[Object data in JSON]
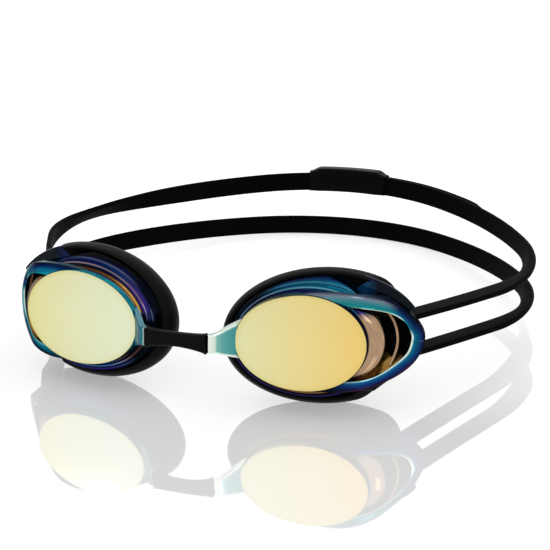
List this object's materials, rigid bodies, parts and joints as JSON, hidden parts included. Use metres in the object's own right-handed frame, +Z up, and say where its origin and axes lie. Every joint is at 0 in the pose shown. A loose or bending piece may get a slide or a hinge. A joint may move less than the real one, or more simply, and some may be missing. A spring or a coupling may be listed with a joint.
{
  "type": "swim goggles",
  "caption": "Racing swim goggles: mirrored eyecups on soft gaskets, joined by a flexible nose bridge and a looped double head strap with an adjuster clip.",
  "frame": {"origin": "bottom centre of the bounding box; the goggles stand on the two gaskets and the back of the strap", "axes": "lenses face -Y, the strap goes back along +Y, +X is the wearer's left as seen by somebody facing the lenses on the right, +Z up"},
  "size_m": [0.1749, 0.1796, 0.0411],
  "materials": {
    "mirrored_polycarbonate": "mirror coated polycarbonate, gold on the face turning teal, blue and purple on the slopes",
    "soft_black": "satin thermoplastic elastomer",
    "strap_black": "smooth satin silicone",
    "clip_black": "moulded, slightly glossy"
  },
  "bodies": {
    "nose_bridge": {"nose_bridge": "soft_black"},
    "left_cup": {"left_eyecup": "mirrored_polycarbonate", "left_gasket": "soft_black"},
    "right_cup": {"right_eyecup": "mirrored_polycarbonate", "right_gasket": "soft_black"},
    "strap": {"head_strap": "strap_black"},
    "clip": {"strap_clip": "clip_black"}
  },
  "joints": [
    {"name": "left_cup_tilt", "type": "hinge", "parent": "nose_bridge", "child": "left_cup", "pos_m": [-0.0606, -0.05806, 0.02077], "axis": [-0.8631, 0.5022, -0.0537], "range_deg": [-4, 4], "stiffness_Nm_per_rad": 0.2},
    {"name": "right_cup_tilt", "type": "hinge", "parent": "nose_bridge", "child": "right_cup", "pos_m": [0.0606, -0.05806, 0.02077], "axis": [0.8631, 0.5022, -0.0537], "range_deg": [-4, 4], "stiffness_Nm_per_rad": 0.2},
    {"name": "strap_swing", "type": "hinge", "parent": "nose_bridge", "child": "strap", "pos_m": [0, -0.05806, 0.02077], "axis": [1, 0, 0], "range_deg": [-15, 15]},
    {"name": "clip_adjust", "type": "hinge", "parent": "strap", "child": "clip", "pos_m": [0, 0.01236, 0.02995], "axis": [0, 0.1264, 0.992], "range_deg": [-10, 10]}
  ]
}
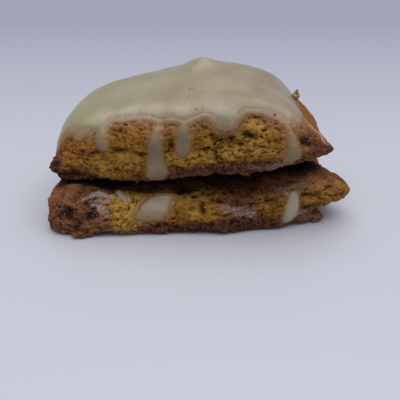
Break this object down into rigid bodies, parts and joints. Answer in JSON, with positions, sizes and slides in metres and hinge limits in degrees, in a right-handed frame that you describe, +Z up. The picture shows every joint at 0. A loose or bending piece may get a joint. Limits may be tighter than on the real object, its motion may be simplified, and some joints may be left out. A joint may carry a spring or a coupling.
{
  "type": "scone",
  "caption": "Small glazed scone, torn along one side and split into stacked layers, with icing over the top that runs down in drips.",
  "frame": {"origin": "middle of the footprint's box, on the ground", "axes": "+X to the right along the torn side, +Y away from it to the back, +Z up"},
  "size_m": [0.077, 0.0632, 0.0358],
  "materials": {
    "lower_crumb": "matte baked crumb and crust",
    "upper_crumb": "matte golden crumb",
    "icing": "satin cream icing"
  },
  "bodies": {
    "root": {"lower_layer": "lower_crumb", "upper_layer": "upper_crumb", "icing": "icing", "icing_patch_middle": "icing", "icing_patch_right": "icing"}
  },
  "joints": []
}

--

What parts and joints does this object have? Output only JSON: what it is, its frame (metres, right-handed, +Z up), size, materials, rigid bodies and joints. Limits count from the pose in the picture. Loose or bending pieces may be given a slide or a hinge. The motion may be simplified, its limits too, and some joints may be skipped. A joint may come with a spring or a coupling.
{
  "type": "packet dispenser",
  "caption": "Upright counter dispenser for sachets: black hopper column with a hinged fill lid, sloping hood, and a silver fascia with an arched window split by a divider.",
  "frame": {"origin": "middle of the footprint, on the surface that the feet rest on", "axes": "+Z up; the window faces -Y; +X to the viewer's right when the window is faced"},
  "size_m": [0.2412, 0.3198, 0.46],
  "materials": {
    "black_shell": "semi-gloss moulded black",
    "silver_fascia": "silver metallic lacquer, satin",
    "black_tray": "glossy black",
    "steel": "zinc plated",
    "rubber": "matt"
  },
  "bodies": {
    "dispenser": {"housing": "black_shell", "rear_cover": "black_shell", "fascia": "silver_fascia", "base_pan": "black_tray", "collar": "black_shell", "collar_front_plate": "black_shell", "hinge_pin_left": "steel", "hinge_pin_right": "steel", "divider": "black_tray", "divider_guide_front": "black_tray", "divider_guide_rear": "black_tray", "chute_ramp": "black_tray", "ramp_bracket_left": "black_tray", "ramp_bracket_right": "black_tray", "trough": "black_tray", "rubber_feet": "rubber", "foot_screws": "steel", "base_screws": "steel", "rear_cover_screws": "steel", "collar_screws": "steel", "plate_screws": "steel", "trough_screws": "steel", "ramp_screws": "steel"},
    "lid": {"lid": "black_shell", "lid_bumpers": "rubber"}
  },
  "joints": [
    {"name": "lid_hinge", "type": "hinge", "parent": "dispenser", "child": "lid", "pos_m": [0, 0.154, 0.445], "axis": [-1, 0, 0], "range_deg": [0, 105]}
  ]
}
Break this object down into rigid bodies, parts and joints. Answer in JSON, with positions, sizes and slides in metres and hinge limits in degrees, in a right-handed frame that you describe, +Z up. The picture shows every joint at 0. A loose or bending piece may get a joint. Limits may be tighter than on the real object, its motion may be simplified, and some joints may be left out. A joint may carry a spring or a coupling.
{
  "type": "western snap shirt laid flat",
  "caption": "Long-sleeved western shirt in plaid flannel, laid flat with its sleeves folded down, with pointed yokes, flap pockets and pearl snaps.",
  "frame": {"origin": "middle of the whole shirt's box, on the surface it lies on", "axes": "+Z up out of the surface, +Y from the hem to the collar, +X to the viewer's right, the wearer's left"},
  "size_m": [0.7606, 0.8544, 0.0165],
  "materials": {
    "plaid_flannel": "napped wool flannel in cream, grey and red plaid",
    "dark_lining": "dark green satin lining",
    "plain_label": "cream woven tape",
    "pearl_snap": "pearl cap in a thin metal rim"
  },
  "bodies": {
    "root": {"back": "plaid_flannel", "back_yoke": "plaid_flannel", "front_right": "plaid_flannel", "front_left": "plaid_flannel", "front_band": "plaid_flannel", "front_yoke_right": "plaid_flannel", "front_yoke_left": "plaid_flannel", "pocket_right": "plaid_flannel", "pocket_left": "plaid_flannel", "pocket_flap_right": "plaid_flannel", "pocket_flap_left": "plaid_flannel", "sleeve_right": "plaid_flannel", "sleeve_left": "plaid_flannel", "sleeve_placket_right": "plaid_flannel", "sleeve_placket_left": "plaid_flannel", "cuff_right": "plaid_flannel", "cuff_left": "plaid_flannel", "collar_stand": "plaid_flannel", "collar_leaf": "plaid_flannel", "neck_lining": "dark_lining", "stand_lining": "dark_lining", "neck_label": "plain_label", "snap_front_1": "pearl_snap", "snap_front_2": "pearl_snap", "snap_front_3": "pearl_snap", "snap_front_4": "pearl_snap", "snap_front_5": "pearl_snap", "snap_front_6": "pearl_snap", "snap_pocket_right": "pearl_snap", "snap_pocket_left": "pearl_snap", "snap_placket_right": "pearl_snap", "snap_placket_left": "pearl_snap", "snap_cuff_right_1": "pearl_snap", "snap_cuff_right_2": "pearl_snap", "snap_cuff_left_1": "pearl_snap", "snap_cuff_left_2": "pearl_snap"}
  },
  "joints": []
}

*Problem requirements*
Where a line holds "axes", copy it out.

*Answer to this task*
List this object's materials, rigid bodies, parts and joints as JSON, hidden parts included. Use metres in the object's own right-handed frame, +Z up, and say where its origin and axes lie. Every joint is at 0 in the pose shown. A loose or bending piece may get a slide or a hinge. A joint may move less than the real one, or more simply, and some may be missing. A spring or a coupling may be listed with a joint.
  "frame": {"origin": "bottom centre of the bounding box; the goggles stand on the two gaskets and the back of the strap", "axes": "lenses face -Y, the strap goes back along +Y, +X is the wearer's left as seen by somebody facing the lenses on the right, +Z up"},
  "frame": {"origin": "middle of the footprint's box, on the ground", "axes": "+X to the right along the torn side, +Y away from it to the back, +Z up"},
  "frame": {"origin": "middle of the footprint, on the surface that the feet rest on", "axes": "+Z up; the window faces -Y; +X to the viewer's right when the window is faced"},
  "frame": {"origin": "middle of the whole shirt's box, on the surface it lies on", "axes": "+Z up out of the surface, +Y from the hem to the collar, +X to the viewer's right, the wearer's left"},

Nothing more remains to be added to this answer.